Can the data below be echoed back word for word?

***** Data block

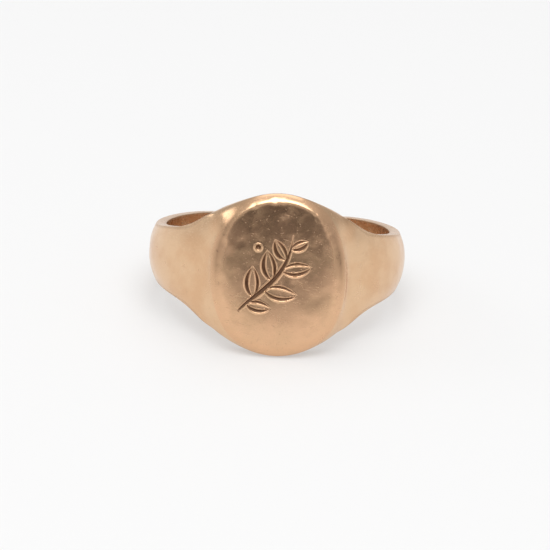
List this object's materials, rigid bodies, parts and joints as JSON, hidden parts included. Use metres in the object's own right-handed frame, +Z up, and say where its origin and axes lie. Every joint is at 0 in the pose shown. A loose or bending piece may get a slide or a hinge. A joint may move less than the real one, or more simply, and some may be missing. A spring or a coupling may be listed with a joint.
{
  "type": "signet ring",
  "caption": "Oval signet ring lying on its side, with a flat seal face, tapered shoulders and a narrow half-round shank.",
  "frame": {"origin": "on the surface that the ring lies on, under the centre of its box", "axes": "+Z up from that surface, -Y towards the side that the seal face looks to, +X across the finger to the right of the seal face"},
  "size_m": [0.0208, 0.022, 0.0127],
  "materials": {
    "rose_gold": "worn polished 9 carat rose gold with fine scratches",
    "face_gold": "worn 9 carat rose gold, hand engraved",
    "solder": "polished gold solder, slightly paler"
  },
  "bodies": {
    "root": {"signet_table": "face_gold", "table_solder": "solder", "head_collar": "rose_gold", "finger_liner": "rose_gold", "liner_solder": "solder", "left_shoulder": "rose_gold", "right_shoulder": "rose_gold", "left_shoulder_solder": "solder", "right_shoulder_solder": "solder", "back_shank": "rose_gold", "left_shank_solder": "solder", "right_shank_solder": "solder"}
  },
  "joints": []
}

**********

Correct output -
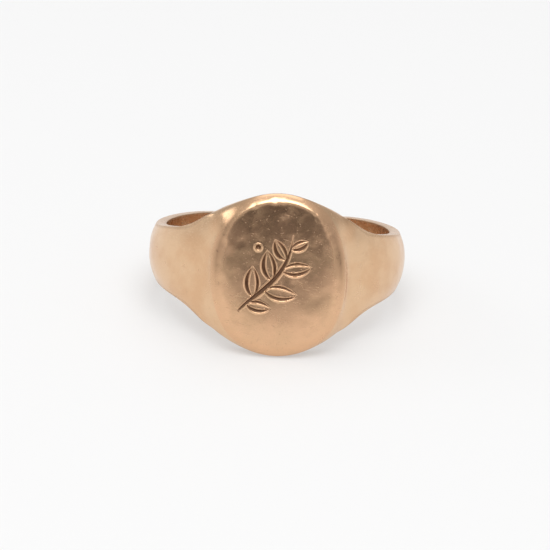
List this object's materials, rigid bodies, parts and joints as JSON, hidden parts included. Use metres in the object's own right-handed frame, +Z up, and say where its origin and axes lie. Every joint is at 0 in the pose shown. A loose or bending piece may get a slide or a hinge. A joint may move less than the real one, or more simply, and some may be missing. A spring or a coupling may be listed with a joint.
{
  "type": "signet ring",
  "caption": "Oval signet ring lying on its side, with a flat seal face, tapered shoulders and a narrow half-round shank.",
  "frame": {"origin": "on the surface that the ring lies on, under the centre of its box", "axes": "+Z up from that surface, -Y towards the side that the seal face looks to, +X across the finger to the right of the seal face"},
  "size_m": [0.0208, 0.022, 0.0127],
  "materials": {
    "rose_gold": "worn polished 9 carat rose gold with fine scratches",
    "face_gold": "worn 9 carat rose gold, hand engraved",
    "solder": "polished gold solder, slightly paler"
  },
  "bodies": {
    "root": {"signet_table": "face_gold", "table_solder": "solder", "head_collar": "rose_gold", "finger_liner": "rose_gold", "liner_solder": "solder", "left_shoulder": "rose_gold", "right_shoulder": "rose_gold", "left_shoulder_solder": "solder", "right_shoulder_solder": "solder", "back_shank": "rose_gold", "left_shank_solder": "solder", "right_shank_solder": "solder"}
  },
  "joints": []
}